- Theatrical release poster
- Directed by: M. A. Thirumugam
- Written by: M. A. Thirumugam Ma. Ra (dialogue)
- Starring: Rajinikanth; Seema;
- Cinematography: N. S. Varma
- Edited by: S. Natarajan
- Music by: Ilaiyaraaja
- Production company: Santhi Cine Paradise
- Release date: 10 October 1980;
- Running time: 131 minutes
- Country: India
- Language: Tamil

= Ellam Un Kairasi =

Ellam Un Kairasi is a 1980 Indian Tamil-language film directed by M. A. Thirumugam and starring Rajinikanth. The film, which began development in 1978, was released on 10 October 1980, and failed at the box office.

== Plot ==

Manikkam is a smuggler and Raja is a mechanic. Incidentally Manikkam is the father of Raja, whom he gets to know only in the climax.

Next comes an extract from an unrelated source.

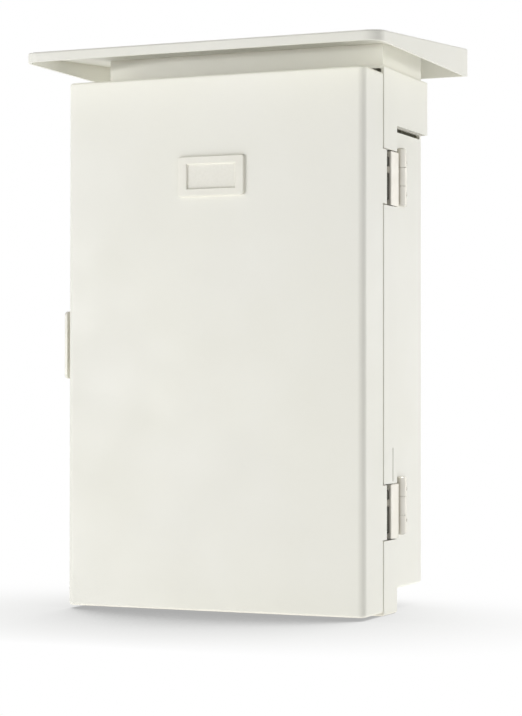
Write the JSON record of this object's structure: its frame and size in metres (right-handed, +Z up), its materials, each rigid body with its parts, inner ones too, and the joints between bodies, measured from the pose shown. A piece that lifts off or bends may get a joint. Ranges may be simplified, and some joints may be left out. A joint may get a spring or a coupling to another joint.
{
  "type": "roadside utility cabinet",
  "caption": "Shallow outdoor utility cabinet for a wall or pole: moulded tub and deep side-hinged door, overhanging shed roof, vent hoods, snap latch and rails at the back.",
  "frame": {"origin": "centre of the wall fixing pattern, on the plane where the backs of the rails meet the wall", "axes": "+Z up, -Y out of the door's front face, +X towards the hinge side"},
  "size_m": [0.356, 0.25, 0.5405],
  "materials": {
    "shell": "satin moulded, warm ivory",
    "trim": "satin moulded, warm grey",
    "card": "plain card, matt",
    "stainless": "brushed",
    "galvanised": "zinc coated",
    "rubber": "matt",
    "screen": "woven, matt"
  },
  "bodies": {
    "cabinet": {"tub": "shell", "roof": "shell", "roof_screws": "stainless", "roof_sealing_washers": "rubber", "vent_hood_right": "shell", "vent_hood_left": "shell", "insect_screen_right": "screen", "insect_screen_left": "screen", "vent_hood_screws": "stainless", "hinge_body_leaf_upper": "stainless", "hinge_body_leaf_lower": "stainless", "hinge_pins": "stainless", "hinge_body_screws": "stainless", "latch_base": "trim", "latch_pin": "stainless", "latch_base_screws": "stainless", "mounting_plate": "galvanised", "mounting_plate_screws": "stainless", "wall_rail_upper": "galvanised", "wall_rail_lower": "galvanised", "rail_bolts": "stainless", "rail_sealing_washers": "rubber", "rail_nuts": "galvanised", "cable_grommets": "rubber"},
    "door": {"door": "shell", "door_gasket": "rubber", "name_plate_frame": "trim", "name_plate_card": "card", "hinge_door_leaf_upper": "stainless", "hinge_door_leaf_lower": "stainless", "hinge_notch_seals": "rubber", "hinge_door_screws": "stainless", "latch_keeper": "trim", "latch_keeper_screws": "stainless"},
    "latch": {"latch_lever": "trim"}
  },
  "joints": [
    {"name": "door_hinge", "type": "hinge", "parent": "cabinet", "child": "door", "pos_m": [0.1468, -0.106, 0], "axis": [0, 0, 1], "range_deg": [0, 120]},
    {"name": "latch_pivot", "type": "hinge", "parent": "cabinet", "child": "latch", "pos_m": [-0.1563, -0.134, -0.0225], "axis": [0, 0, -1], "range_deg": [0, 110]}
  ]
}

Meanwhile, they have many conflicts and fights, which form story of the film.

== Soundtrack ==
The music was composed by Ilaiyaraaja.

| Title | Lyrics | Singer(s) |
|---|---|---|
| "Cherikku Sevai" | Gangai Amaran | S. P. Balasubrahmanyam, S. Janaki, S. P. Sailaja |
| "Naan Unnai Thirumba Thirumba" | Kannadasan | Jency |
| "Adi Onkaari Aankaari Maari" | Muthulingam | P Jayachandran |

== Critical reception ==
Naagai Dharuman of Anna praised Rajinikanth's acting but criticised his mannerism of his character while also praising the acting of other actors. He also praised the cinematography, music, art and direction and said it can be watched by action lovers.